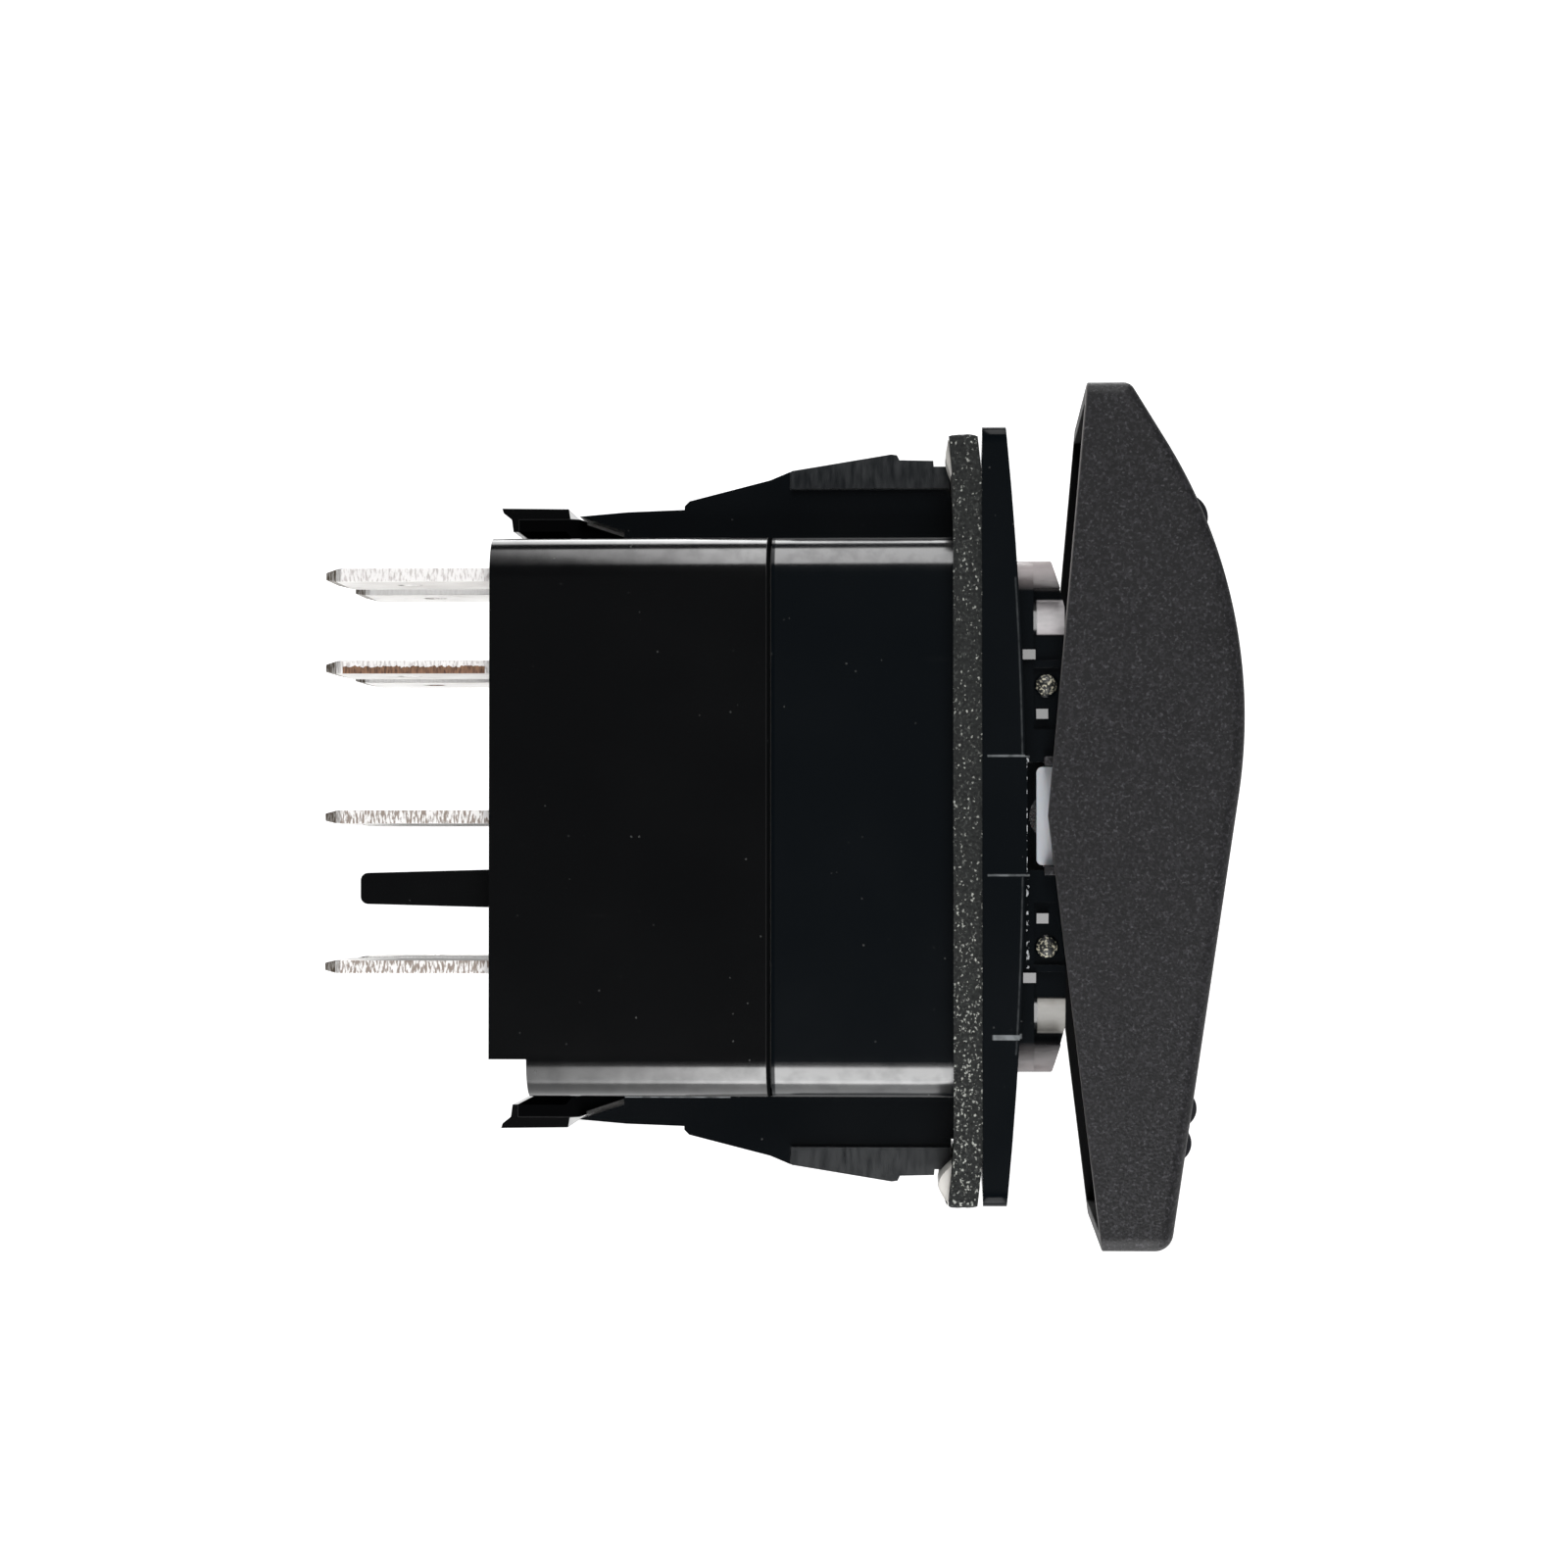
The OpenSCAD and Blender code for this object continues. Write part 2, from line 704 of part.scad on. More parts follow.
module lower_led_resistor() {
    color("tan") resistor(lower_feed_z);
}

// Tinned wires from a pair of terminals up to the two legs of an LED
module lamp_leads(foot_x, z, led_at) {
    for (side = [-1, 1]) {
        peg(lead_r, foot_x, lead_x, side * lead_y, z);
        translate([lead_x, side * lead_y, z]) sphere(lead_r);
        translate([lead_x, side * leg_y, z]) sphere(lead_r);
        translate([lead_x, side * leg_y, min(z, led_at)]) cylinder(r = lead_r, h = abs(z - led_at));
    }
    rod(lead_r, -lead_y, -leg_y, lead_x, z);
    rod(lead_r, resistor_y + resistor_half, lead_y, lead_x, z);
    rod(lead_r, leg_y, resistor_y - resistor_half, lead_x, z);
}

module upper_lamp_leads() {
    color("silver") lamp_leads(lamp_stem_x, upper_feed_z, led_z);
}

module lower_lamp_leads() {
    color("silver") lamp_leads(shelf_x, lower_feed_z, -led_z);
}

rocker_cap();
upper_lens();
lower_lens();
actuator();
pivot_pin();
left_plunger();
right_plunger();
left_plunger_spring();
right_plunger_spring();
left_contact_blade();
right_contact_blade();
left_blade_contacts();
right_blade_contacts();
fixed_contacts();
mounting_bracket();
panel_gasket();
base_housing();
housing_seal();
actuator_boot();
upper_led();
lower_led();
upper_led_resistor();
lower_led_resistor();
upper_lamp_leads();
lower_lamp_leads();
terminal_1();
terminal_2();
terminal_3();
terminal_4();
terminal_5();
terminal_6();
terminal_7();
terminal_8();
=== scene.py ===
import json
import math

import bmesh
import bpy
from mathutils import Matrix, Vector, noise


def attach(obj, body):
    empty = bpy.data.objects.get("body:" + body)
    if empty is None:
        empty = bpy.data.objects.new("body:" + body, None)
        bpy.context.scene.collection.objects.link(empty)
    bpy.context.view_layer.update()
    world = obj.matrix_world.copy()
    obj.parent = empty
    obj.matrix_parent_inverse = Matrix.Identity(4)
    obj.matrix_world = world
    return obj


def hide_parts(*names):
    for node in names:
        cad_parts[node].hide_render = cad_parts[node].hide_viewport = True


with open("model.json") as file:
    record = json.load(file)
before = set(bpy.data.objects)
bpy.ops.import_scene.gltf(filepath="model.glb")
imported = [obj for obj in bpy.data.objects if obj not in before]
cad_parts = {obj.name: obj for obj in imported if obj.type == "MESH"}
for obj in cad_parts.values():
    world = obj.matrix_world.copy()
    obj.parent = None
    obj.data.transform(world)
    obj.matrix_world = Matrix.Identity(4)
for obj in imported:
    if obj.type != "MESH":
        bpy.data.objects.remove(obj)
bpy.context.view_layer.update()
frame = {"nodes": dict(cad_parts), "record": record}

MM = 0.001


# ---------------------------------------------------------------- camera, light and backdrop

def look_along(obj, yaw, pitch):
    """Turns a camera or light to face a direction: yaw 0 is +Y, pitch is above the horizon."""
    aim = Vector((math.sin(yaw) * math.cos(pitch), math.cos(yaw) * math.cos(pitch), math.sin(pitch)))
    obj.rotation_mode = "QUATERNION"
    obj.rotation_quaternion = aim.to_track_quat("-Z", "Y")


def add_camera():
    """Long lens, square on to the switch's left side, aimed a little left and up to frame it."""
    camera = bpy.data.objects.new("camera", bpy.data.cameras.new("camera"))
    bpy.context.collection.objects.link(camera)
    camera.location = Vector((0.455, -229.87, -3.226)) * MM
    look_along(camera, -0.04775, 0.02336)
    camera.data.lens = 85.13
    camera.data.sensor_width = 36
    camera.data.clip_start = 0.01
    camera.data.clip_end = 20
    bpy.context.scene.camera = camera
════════
Stated goal » Reproduce every line above without error.

Solution to the problem »
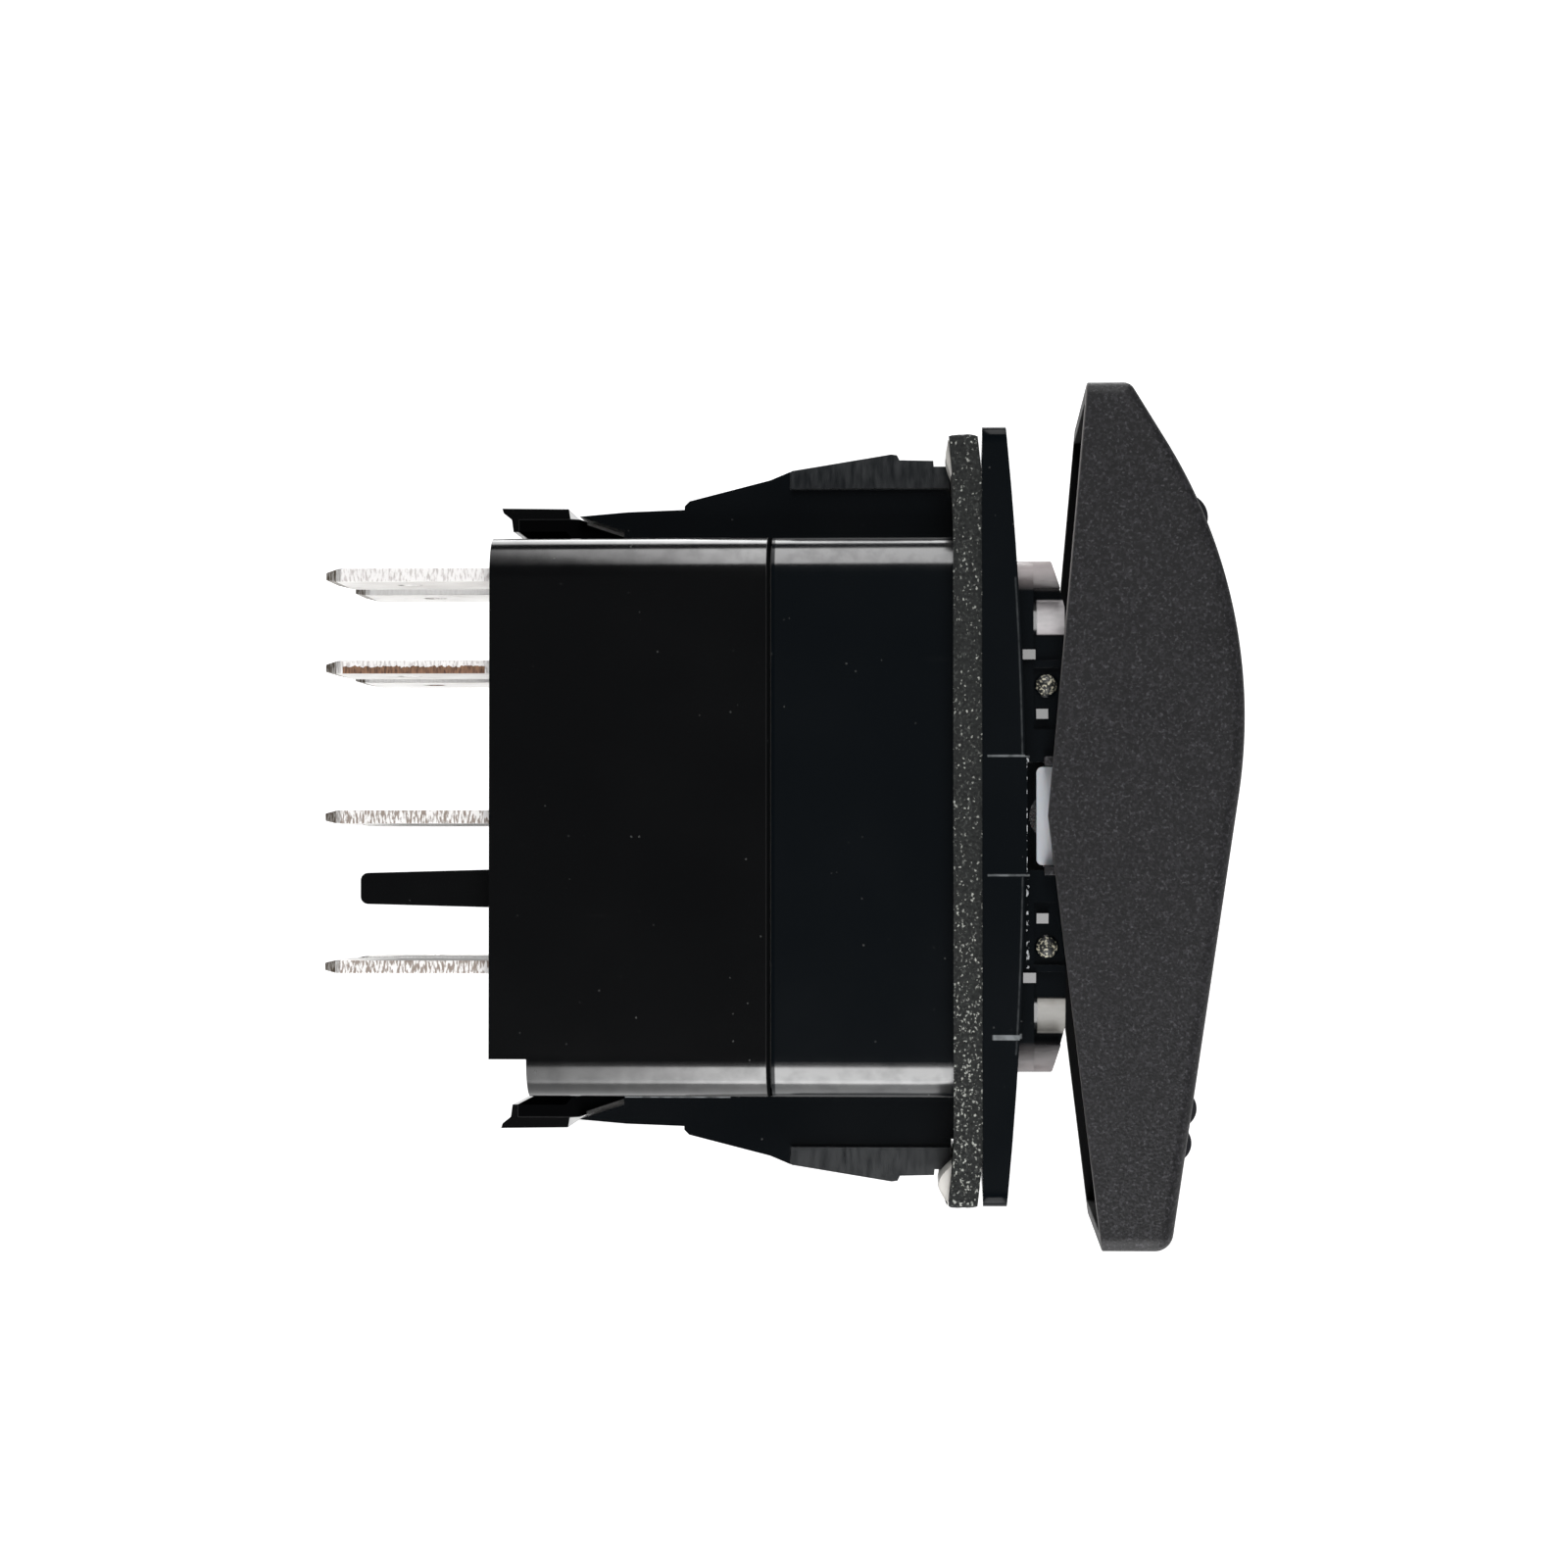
The OpenSCAD and Blender code for this object continues. Write part 2, from line 704 of part.scad on. More parts follow.
module lower_led_resistor() {
    color("tan") resistor(lower_feed_z);
}

// Tinned wires from a pair of terminals up to the two legs of an LED
module lamp_leads(foot_x, z, led_at) {
    for (side = [-1, 1]) {
        peg(lead_r, foot_x, lead_x, side * lead_y, z);
        translate([lead_x, side * lead_y, z]) sphere(lead_r);
        translate([lead_x, side * leg_y, z]) sphere(lead_r);
        translate([lead_x, side * leg_y, min(z, led_at)]) cylinder(r = lead_r, h = abs(z - led_at));
    }
    rod(lead_r, -lead_y, -leg_y, lead_x, z);
    rod(lead_r, resistor_y + resistor_half, lead_y, lead_x, z);
    rod(lead_r, leg_y, resistor_y - resistor_half, lead_x, z);
}

module upper_lamp_leads() {
    color("silver") lamp_leads(lamp_stem_x, upper_feed_z, led_z);
}

module lower_lamp_leads() {
    color("silver") lamp_leads(shelf_x, lower_feed_z, -led_z);
}

rocker_cap();
upper_lens();
lower_lens();
actuator();
pivot_pin();
left_plunger();
right_plunger();
left_plunger_spring();
right_plunger_spring();
left_contact_blade();
right_contact_blade();
left_blade_contacts();
right_blade_contacts();
fixed_contacts();
mounting_bracket();
panel_gasket();
base_housing();
housing_seal();
actuator_boot();
upper_led();
lower_led();
upper_led_resistor();
lower_led_resistor();
upper_lamp_leads();
lower_lamp_leads();
terminal_1();
terminal_2();
terminal_3();
terminal_4();
terminal_5();
terminal_6();
terminal_7();
terminal_8();
=== scene.py ===
import json
import math

import bmesh
import bpy
from mathutils import Matrix, Vector, noise


def attach(obj, body):
    empty = bpy.data.objects.get("body:" + body)
    if empty is None:
        empty = bpy.data.objects.new("body:" + body, None)
        bpy.context.scene.collection.objects.link(empty)
    bpy.context.view_layer.update()
    world = obj.matrix_world.copy()
    obj.parent = empty
    obj.matrix_parent_inverse = Matrix.Identity(4)
    obj.matrix_world = world
    return obj


def hide_parts(*names):
    for node in names:
        cad_parts[node].hide_render = cad_parts[node].hide_viewport = True


with open("model.json") as file:
    record = json.load(file)
before = set(bpy.data.objects)
bpy.ops.import_scene.gltf(filepath="model.glb")
imported = [obj for obj in bpy.data.objects if obj not in before]
cad_parts = {obj.name: obj for obj in imported if obj.type == "MESH"}
for obj in cad_parts.values():
    world = obj.matrix_world.copy()
    obj.parent = None
    obj.data.transform(world)
    obj.matrix_world = Matrix.Identity(4)
for obj in imported:
    if obj.type != "MESH":
        bpy.data.objects.remove(obj)
bpy.context.view_layer.update()
frame = {"nodes": dict(cad_parts), "record": record}

MM = 0.001


# ---------------------------------------------------------------- camera, light and backdrop

def look_along(obj, yaw, pitch):
    """Turns a camera or light to face a direction: yaw 0 is +Y, pitch is above the horizon."""
    aim = Vector((math.sin(yaw) * math.cos(pitch), math.cos(yaw) * math.cos(pitch), math.sin(pitch)))
    obj.rotation_mode = "QUATERNION"
    obj.rotation_quaternion = aim.to_track_quat("-Z", "Y")


def add_camera():
    """Long lens, square on to the switch's left side, aimed a little left and up to frame it."""
    camera = bpy.data.objects.new("camera", bpy.data.cameras.new("camera"))
    bpy.context.collection.objects.link(camera)
    camera.location = Vector((0.455, -229.87, -3.226)) * MM
    look_along(camera, -0.04775, 0.02336)
    camera.data.lens = 85.13
    camera.data.sensor_width = 36
    camera.data.clip_start = 0.01
    camera.data.clip_end = 20
    bpy.context.scene.camera = camera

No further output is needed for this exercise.